Neuman, 48, is charged with shooting and killing Sneiderman’s husband, Rusty Sneiderman, 36, in the parking lot of the Sneidermans’ son’s preschool in November 2010.

Neuman has pleaded not guilty by reason of insanity.  His defense claims he and Andrea Sneiderman were involved in a hot-and-cold affair when she worked for him at General Electric. Sneiderman denies any affair.

Neither the defense nor the prosecution denies that Neuman pulled the trigger and killed Sneiderman, but they tell divergent stories of what led to the killing.

Neuman’s defense attorney, Doug Peters, said in his opening statements that Neuman believed he had been visited by an angel resembling Olivia Newton-John and a demon resembling Barry White, who told him that Sneiderman’s children were Neuman’s and that he needed to protect them by killing Rusty Sneiderman.

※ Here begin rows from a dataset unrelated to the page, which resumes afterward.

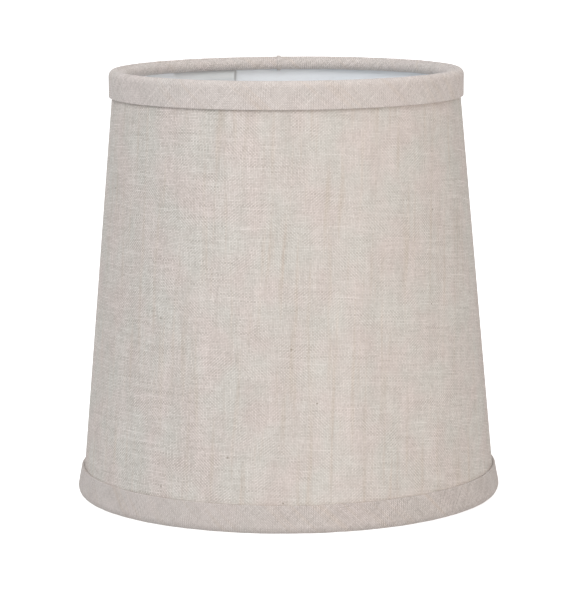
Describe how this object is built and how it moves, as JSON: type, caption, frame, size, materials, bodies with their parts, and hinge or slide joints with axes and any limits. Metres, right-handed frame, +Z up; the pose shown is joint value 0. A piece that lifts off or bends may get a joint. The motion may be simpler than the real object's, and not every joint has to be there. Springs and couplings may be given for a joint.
{
  "type": "lamp shade",
  "caption": "Small tapered drum lamp shade in linen on a styrene liner, with folded bias trims, wire rings and a sprung bulb clip.",
  "frame": {"origin": "centre of the bottom rim, on the plane that the shade stands on", "axes": "+Z up along the shade's axis, -Y towards the front, +X to the right along the fitter's crossbar"},
  "size_m": [0.1522, 0.1522, 0.1519],
  "materials": {
    "linen": "plain-woven slubby off-white linen",
    "trim_linen": "the same linen cut on the bias and folded",
    "styrene": "smooth satin white sheet",
    "tape": "translucent double-sided tape",
    "ring_wire": "white powder-coated steel wire",
    "fitter_wire": "white powder-coated steel wire",
    "fitter_plate": "zinc-plated pressed steel",
    "spring_wire": "bright nickel-plated spring wire"
  },
  "bodies": {
    "shade": {"linen_cover": "linen", "styrene_liner": "styrene", "seam_tape": "tape", "top_ring_wire": "ring_wire", "bottom_ring_wire": "ring_wire", "top_trim": "trim_linen", "bottom_trim": "trim_linen", "fitter_crossbar": "fitter_wire", "clip_saddle": "fitter_plate"},
    "front_jaw": {"clip_loop_front": "spring_wire"},
    "rear_jaw": {"clip_loop_rear": "spring_wire"}
  },
  "joints": [
    {"name": "front_loop_spring", "type": "hinge", "parent": "shade", "child": "front_jaw", "pos_m": [0, -0.0031, 0.1326], "axis": [-1, 0, 0], "range_deg": [-3, 12], "stiffness_Nm_per_rad": 0.5},
    {"name": "rear_loop_spring", "type": "hinge", "parent": "shade", "child": "rear_jaw", "pos_m": [0, 0.0031, 0.1326], "axis": [1, 0, 0], "range_deg": [-3, 12], "stiffness_Nm_per_rad": 0.5}
  ]
}
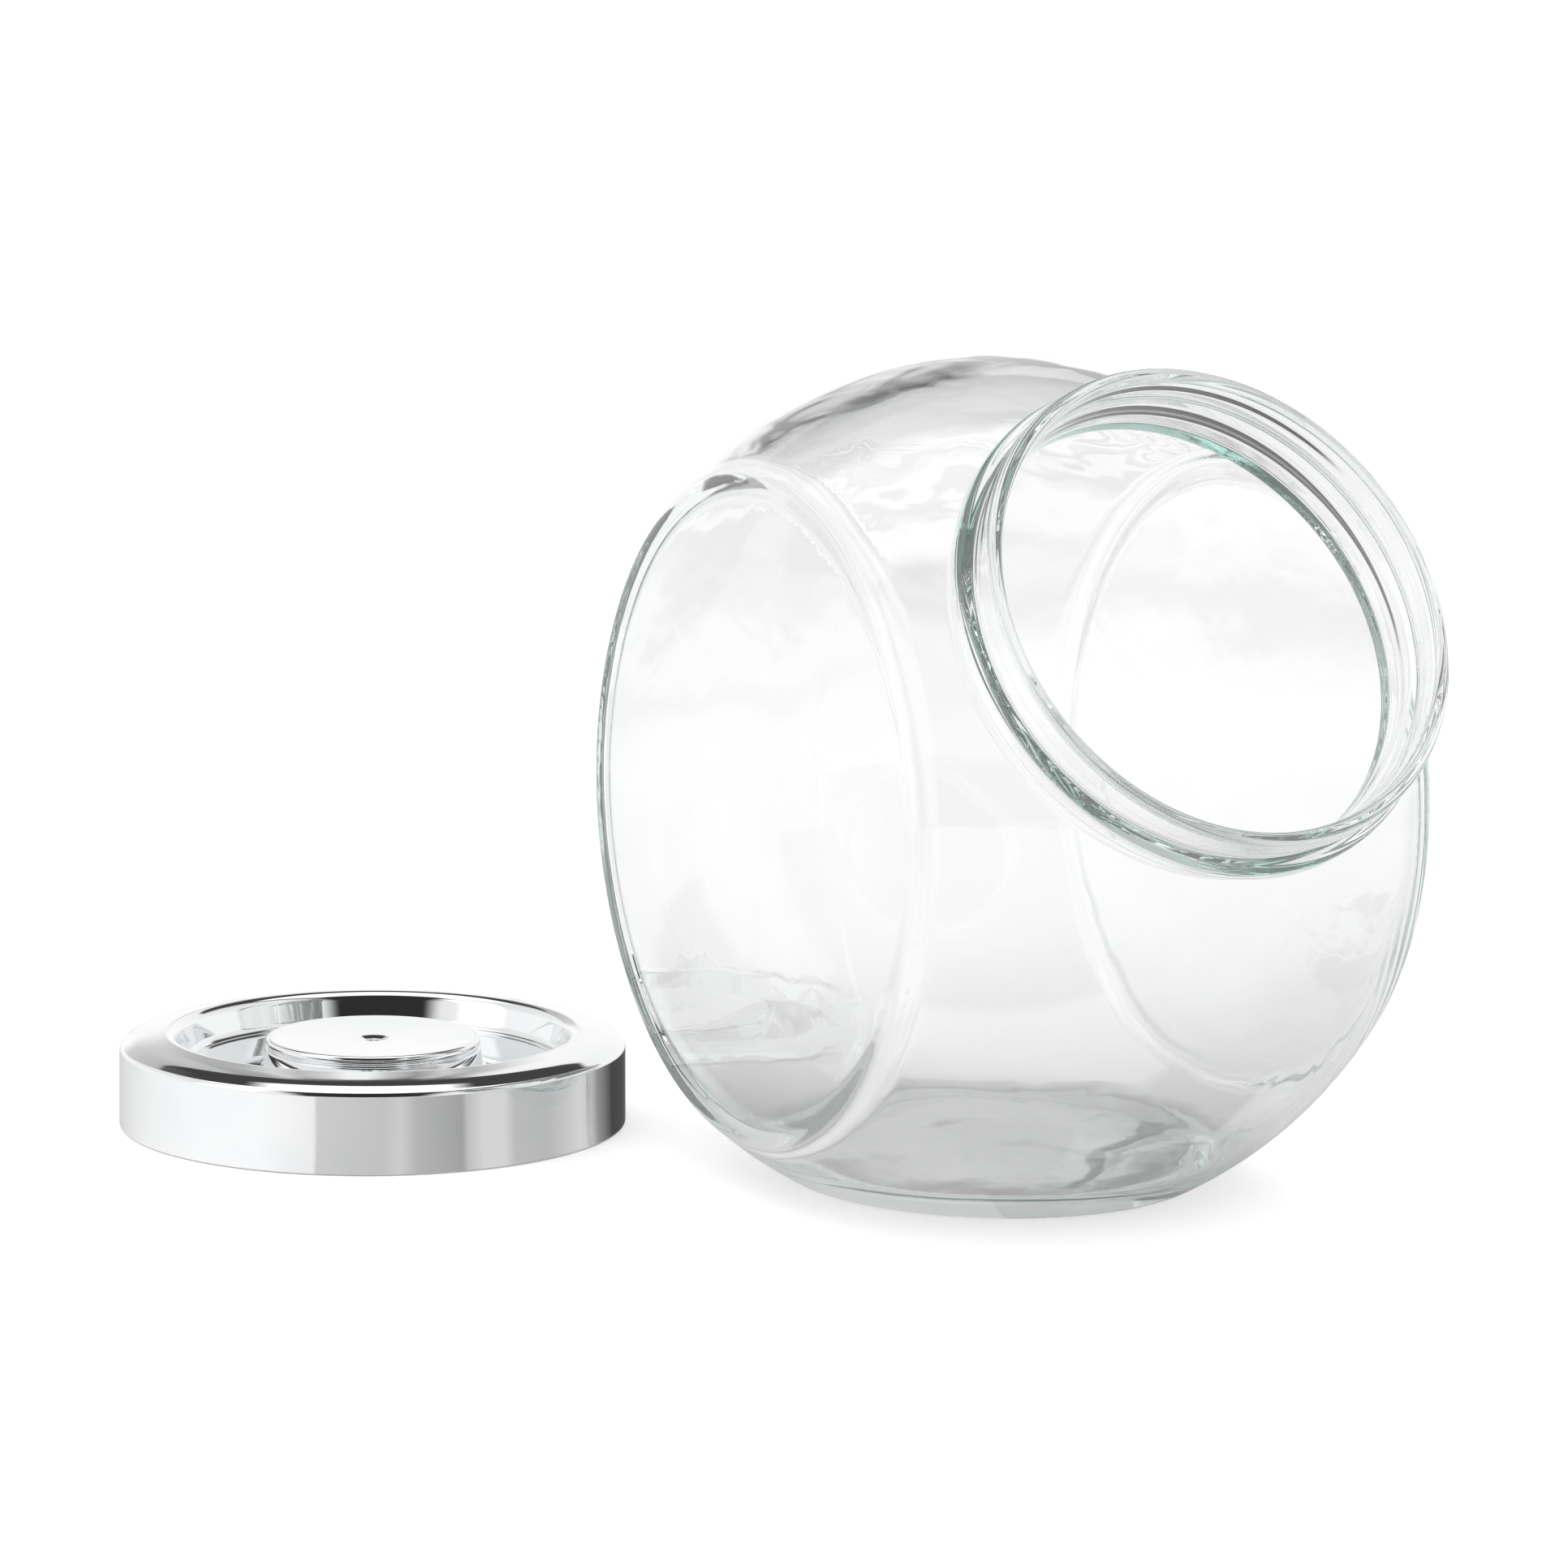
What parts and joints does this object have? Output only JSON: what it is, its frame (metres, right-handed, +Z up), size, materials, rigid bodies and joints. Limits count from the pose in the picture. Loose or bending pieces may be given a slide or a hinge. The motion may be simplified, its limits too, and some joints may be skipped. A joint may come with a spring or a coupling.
{
  "type": "lidded glass canister",
  "caption": "Ball-shaped clear glass storage jar with flat sides and a tilted round mouth, with a chromed press-on lid that has a disc knob in a dish.",
  "frame": {"origin": "centre of the jar's flat base, on the surface it stands on", "axes": "+X towards the side the mouth faces, +Y square to the two flat sides, +Z up; the lid lies at -X and -Y"},
  "size_m": [0.3121, 0.2491, 0.202],
  "materials": {
    "glass": "clear, smooth, faint green in thick parts",
    "chrome": "mirror",
    "liner": "fine moulded",
    "seal": "soft satin",
    "steel": "zinc plated"
  },
  "bodies": {
    "jar": {"glass_jar": "glass"},
    "lid": {"lid_cover": "chrome", "lid_knob": "chrome", "lid_liner": "liner", "seal_ring": "seal", "screw_washer": "steel", "knob_screw": "steel"}
  },
  "joints": [
    {"name": "lid_lift", "type": "slide", "parent": "jar", "child": "lid", "axis": [-0.1267, -0.1187, 0.9848], "range_m": [0, 0.22]}
  ]
}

The prosecution painted Neuman as a calculating killer who planned Sneiderman’s shooting for months — going to gun shows, taking a gun safety course, going to target practice, renting a car for the shooting and wearing a disguise.

Sneiderman told the court that after Neuman read her a poem at dinner during a business trip, she realized that, “he had deeper feelings for me than just friends.”

“None of those feelings were ever returned and I made myself completely clear where I stood,” Sneiderman said. “I did nothing but try to help Hemy Neuman — suggested he get counseling in his marriage, not move out of his home.  I would do that for any friend.”

“I remember walking out of that dinner like we were best buddies,” she said. “It was a masterful manipulation.”